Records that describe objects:
# # # # # # #
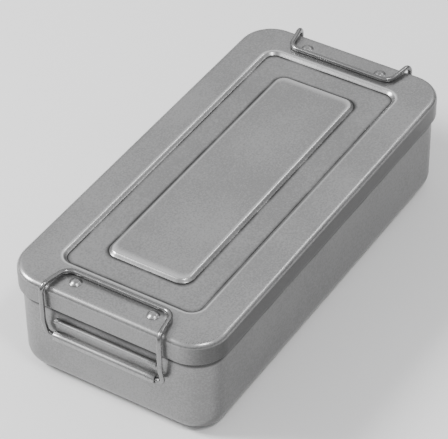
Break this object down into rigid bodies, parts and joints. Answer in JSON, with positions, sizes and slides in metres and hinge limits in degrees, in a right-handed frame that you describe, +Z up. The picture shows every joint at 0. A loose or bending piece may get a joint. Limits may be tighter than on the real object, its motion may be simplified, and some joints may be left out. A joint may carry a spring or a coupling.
{
  "type": "lidded box with lift-out trays",
  "caption": "Low rectangular steel box with a pressed lift-off lid, a spring-wire bail latch at each end and stacked divided trays that lift out.",
  "frame": {"origin": "centre of the box's footprint, on the surface it stands on", "axes": "+X along the box's length, +Y across it, +Z up"},
  "size_m": [0.2062, 0.098, 0.054],
  "materials": {
    "lid_steel": "satin stainless sheet, pressed, with faint drawing marks",
    "body_steel": "satin stainless sheet, deep drawn",
    "bracket_steel": "smooth bent stainless sheet",
    "spring_wire": "bright drawn stainless spring wire",
    "tray_steel": "satin stainless sheet",
    "rivet_steel": "domed rivet heads"
  },
  "bodies": {
    "box": {"body_shell": "body_steel", "left_latch_bracket": "bracket_steel", "right_latch_bracket": "bracket_steel", "left_tray_guides": "bracket_steel", "right_tray_guides": "bracket_steel"},
    "lid": {"lid_shell": "lid_steel"},
    "left_bail": {"left_bail": "spring_wire"},
    "right_bail": {"right_bail": "spring_wire"},
    "lower_tray": {"lower_tray_pan": "tray_steel", "lower_long_divider": "tray_steel", "lower_cross_dividers": "tray_steel"},
    "upper_tray": {"upper_tray_pan": "tray_steel", "upper_long_divider": "tray_steel", "upper_cross_dividers": "tray_steel", "left_handle_clips": "bracket_steel", "right_handle_clips": "bracket_steel", "left_clip_rivets": "rivet_steel", "right_clip_rivets": "rivet_steel"},
    "left_tray_handle": {"left_tray_handle": "spring_wire"},
    "right_tray_handle": {"right_tray_handle": "spring_wire"}
  },
  "joints": [
    {"name": "left_bail_swing", "type": "hinge", "parent": "box", "child": "left_bail", "pos_m": [-0.10018, 0, 0.0265], "axis": [0, -1, 0], "range_deg": [0, 155]},
    {"name": "right_bail_swing", "type": "hinge", "parent": "box", "child": "right_bail", "pos_m": [0.10018, 0, 0.0265], "axis": [0, 1, 0], "range_deg": [0, 155]},
    {"name": "lid_lift", "type": "slide", "parent": "box", "child": "lid", "axis": [0, 0, 1], "range_m": [0, 0.2]},
    {"name": "upper_tray_lift", "type": "slide", "parent": "box", "child": "upper_tray", "axis": [0, 0, 1], "range_m": [0, 0.132]},
    {"name": "lower_tray_lift", "type": "slide", "parent": "box", "child": "lower_tray", "axis": [0, 0, 1], "range_m": [0, 0.066]},
    {"name": "left_handle_fold", "type": "hinge", "parent": "upper_tray", "child": "left_tray_handle", "pos_m": [-0.08272, 0, 0.03648], "axis": [0, -1, 0], "range_deg": [0, 90]},
    {"name": "right_handle_fold", "type": "hinge", "parent": "upper_tray", "child": "right_tray_handle", "pos_m": [0.08272, 0, 0.03648], "axis": [0, 1, 0], "range_deg": [0, 90]}
  ],
  "couplings": [
    {"joint": "upper_tray_lift", "follows": "lid_lift", "ratio": 0.66},
    {"joint": "lower_tray_lift", "follows": "lid_lift", "ratio": 0.33}
  ]
}
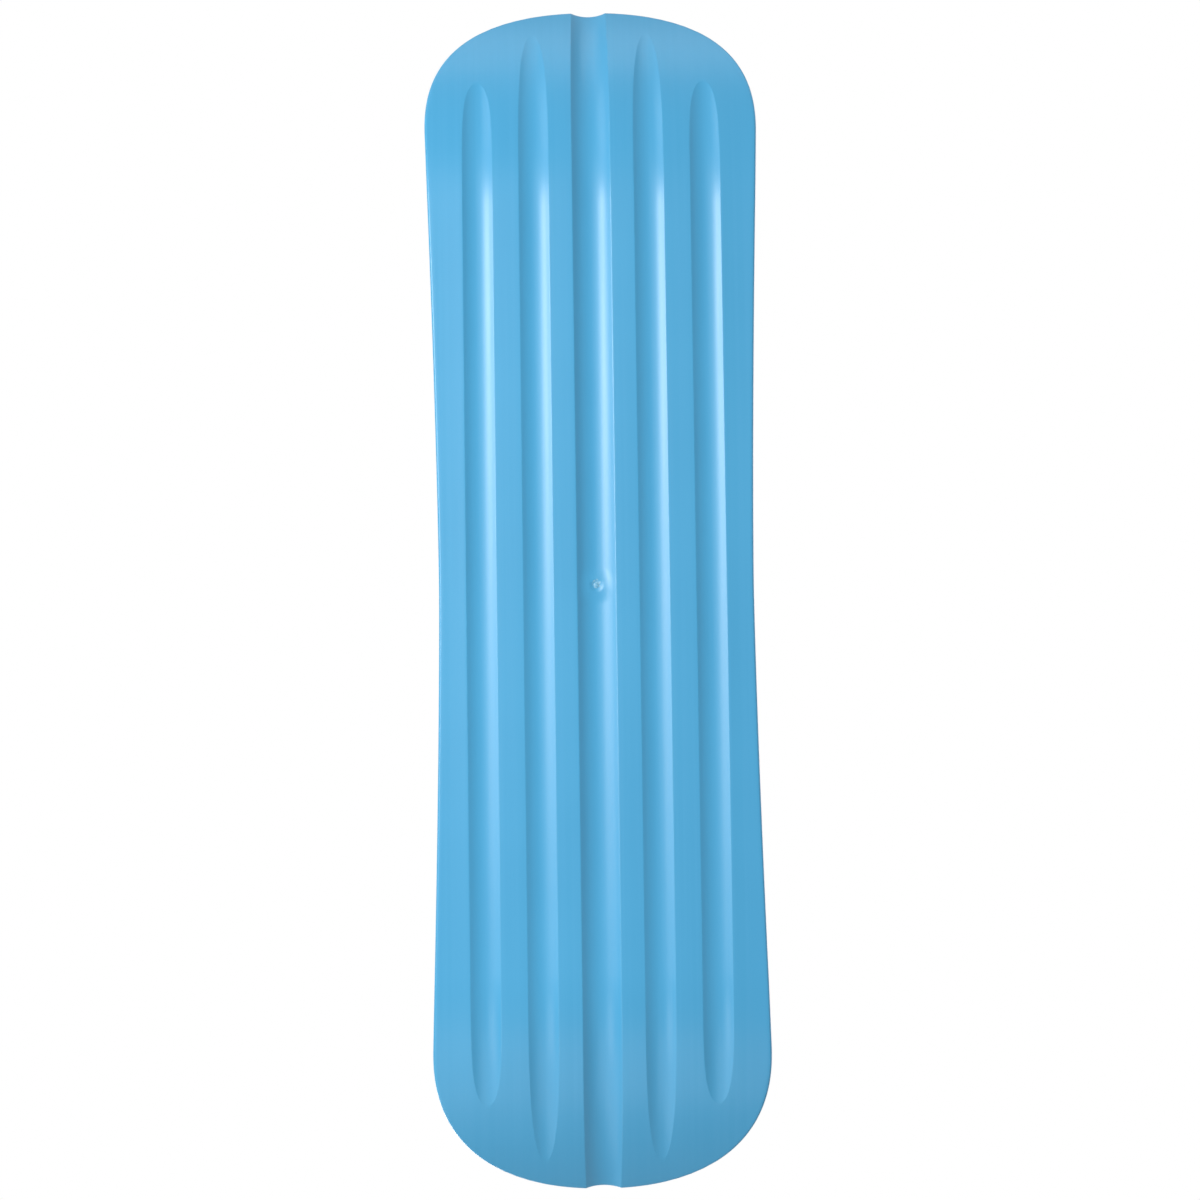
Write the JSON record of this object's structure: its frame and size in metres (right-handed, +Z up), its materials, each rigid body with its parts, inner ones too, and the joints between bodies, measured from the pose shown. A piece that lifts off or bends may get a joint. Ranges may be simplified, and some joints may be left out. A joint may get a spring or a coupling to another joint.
{
  "type": "snowskate",
  "caption": "One-piece moulded plastic snowskate with lengthwise base channels, upturned nose and tail, and foam grip strips on top.",
  "frame": {"origin": "bottom centre of the bounding box: on the ground plane, under the middle of the deck", "axes": "+Y to the nose, +X to the right of a rider who looks at the nose, +Z up out of the top; the base lands lie on z = 0"},
  "size_m": [0.1994, 0.7132, 0.0535],
  "materials": {
    "deck_plastic": "semi-gloss moulded polyethylene, light blue",
    "grip_foam": "matt closed-cell foam with a fine grain, dark grey"
  },
  "bodies": {
    "root": {"deck": "deck_plastic", "grip_front_left_inner": "grip_foam", "grip_front_left_middle": "grip_foam", "grip_front_left_outer": "grip_foam", "grip_front_right_inner": "grip_foam", "grip_front_right_middle": "grip_foam", "grip_front_right_outer": "grip_foam", "grip_rear_left_inner": "grip_foam", "grip_rear_left_middle": "grip_foam", "grip_rear_left_outer": "grip_foam", "grip_rear_right_inner": "grip_foam", "grip_rear_right_middle": "grip_foam", "grip_rear_right_outer": "grip_foam"}
  },
  "joints": []
}
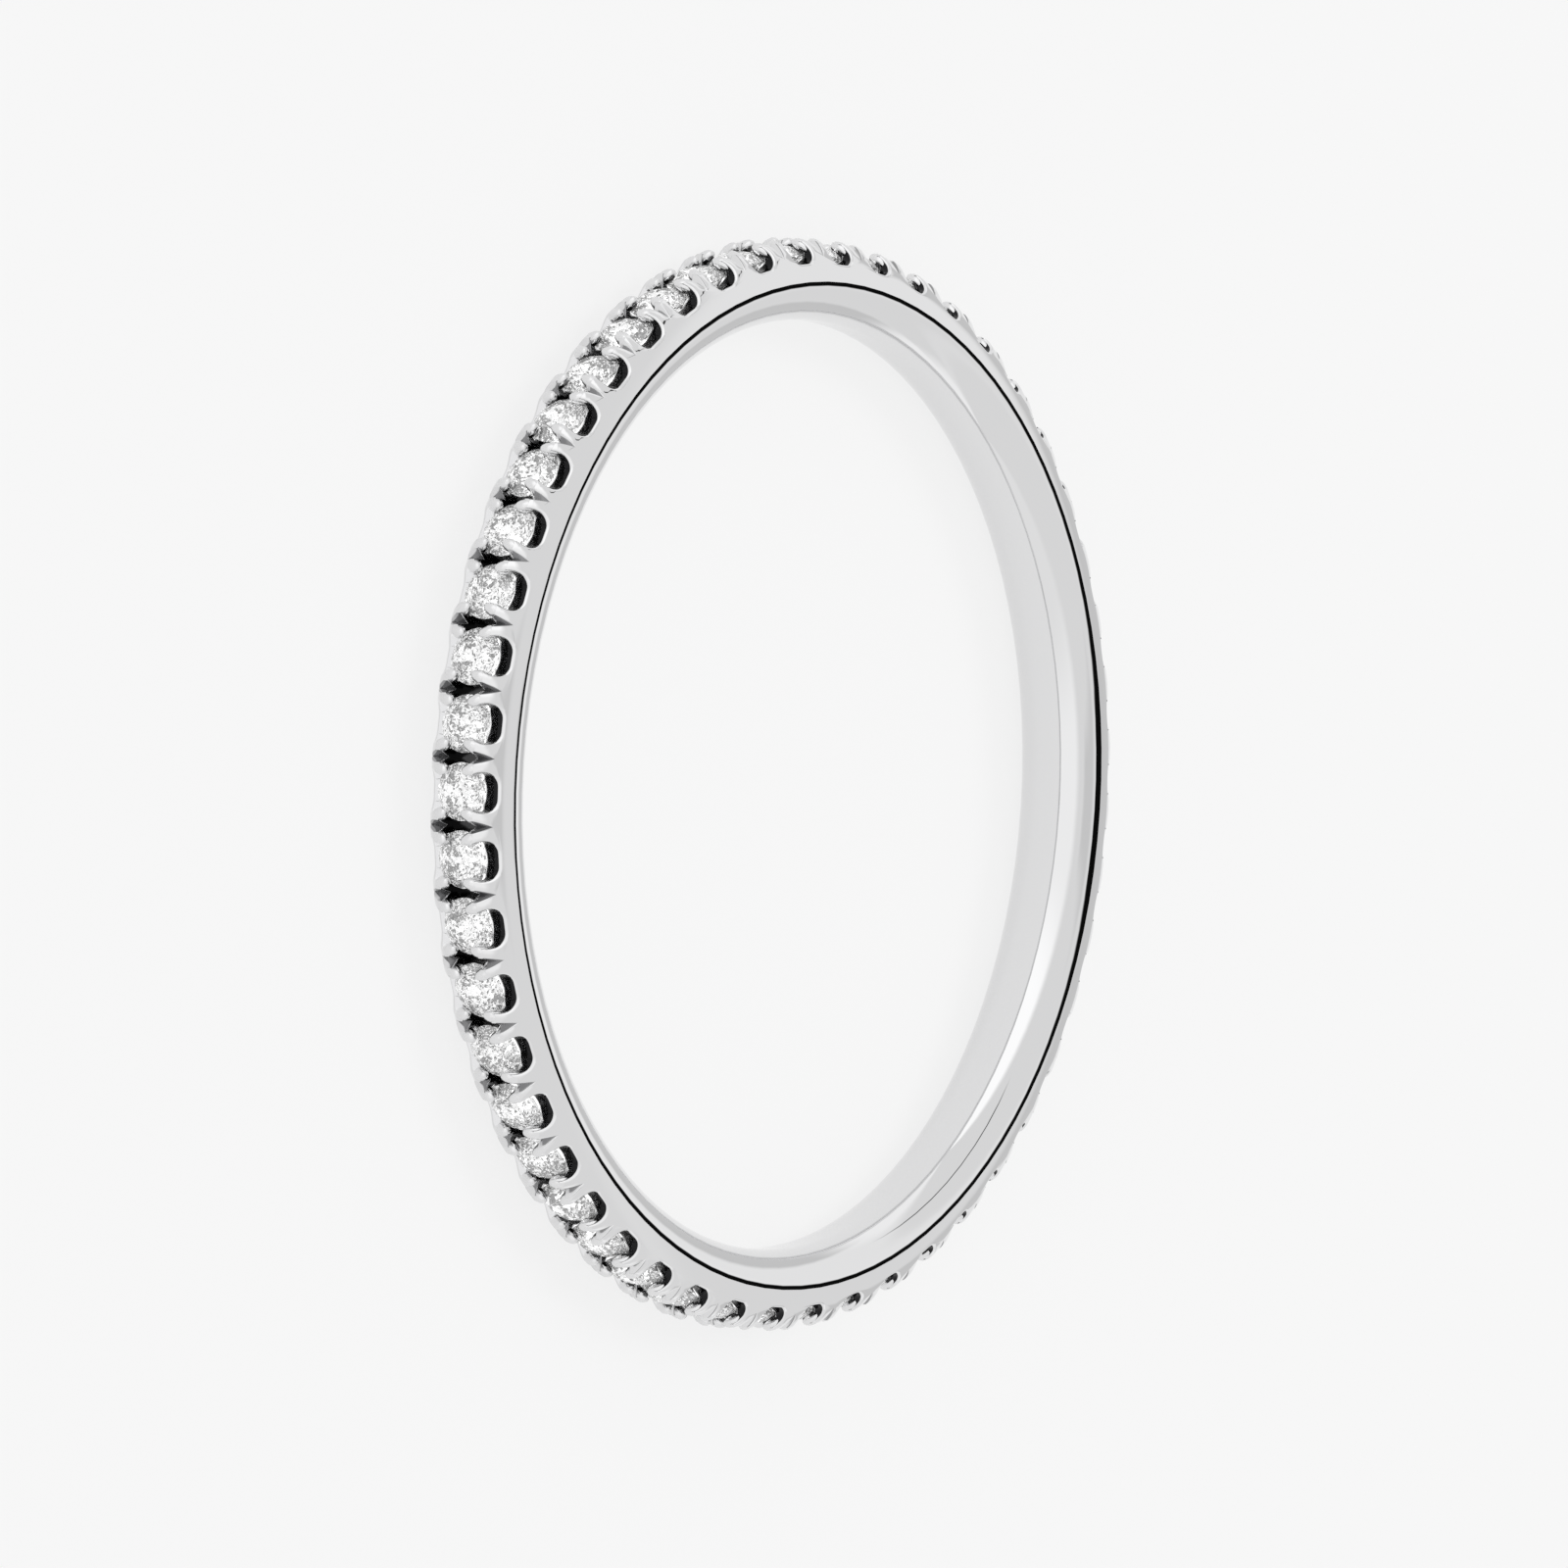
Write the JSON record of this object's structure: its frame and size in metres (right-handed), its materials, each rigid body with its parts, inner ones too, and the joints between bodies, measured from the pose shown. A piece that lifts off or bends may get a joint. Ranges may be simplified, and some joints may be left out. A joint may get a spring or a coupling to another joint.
{
  "type": "eternity ring",
  "caption": "Narrow full eternity ring: a polished band with scalloped sides and split prongs that holds a closed row of round brilliant stones.",
  "frame": {"origin": "centre of the lower side face that the ring rests on, on the finger axis", "axes": "+Z along the finger axis, up as the ring lies on its side; +X through the first stone"},
  "size_m": [0.0194, 0.0194, 0.0016],
  "materials": {
    "white_metal": "mirror polished white metal",
    "clear_stone": "clear faceted gem"
  },
  "bodies": {
    "root": {"band": "white_metal", "stones": "clear_stone"}
  },
  "joints": []
}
# # # # # # #
What to work on. Check each line above for the word "from", and copy the lines where it appears.

Response to the exercise.
Write the JSON record of this object's structure: its frame and size in metres (right-handed, +Z up), its materials, each rigid body with its parts, inner ones too, and the joints between bodies, measured from the pose shown. A piece that lifts off or bends may get a joint. Ranges may be simplified, and some joints may be left out. A joint may get a spring or a coupling to another joint.
Write the JSON record of this object's structure: its frame and size in metres (right-handed), its materials, each rigid body with its parts, inner ones too, and the joints between bodies, measured from the pose shown. A piece that lifts off or bends may get a joint. Ranges may be simplified, and some joints may be left out. A joint may get a spring or a coupling to another joint.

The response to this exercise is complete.